Just as a last ditch effort before calling some data recovery service
company, I thought why not give it a try on the Linux box (which was
able to mount it read-only, the G4 didn't even do that!). The Linux box
is reading the disk connected via USB and had finished about 9GB by the
time I left without any errors. Now the only problem is that the disk is
38GB whereas I had only 32GB free on the Linux box!
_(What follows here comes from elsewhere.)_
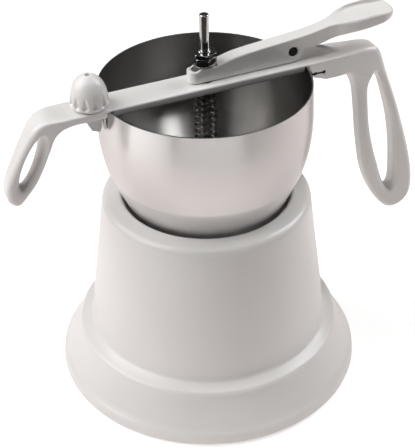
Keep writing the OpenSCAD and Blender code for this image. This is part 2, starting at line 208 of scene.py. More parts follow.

Need to take my
external 500GB disk along tomorrow.

 You should:
 - attach the disk to an internal IDE (or sata) cable
 - use dd_rescue to copy the image to a file (can be long) (or
   gddrescue)
 - fsck the copied image.
 
 Do not run fsck on a failing disk, it will make thing worse.
 
 HTH
 

The .img image(38GB) that ddrescue is creating, do I use fsck.hfsplus on
it or just fsck?

Thanks
KS.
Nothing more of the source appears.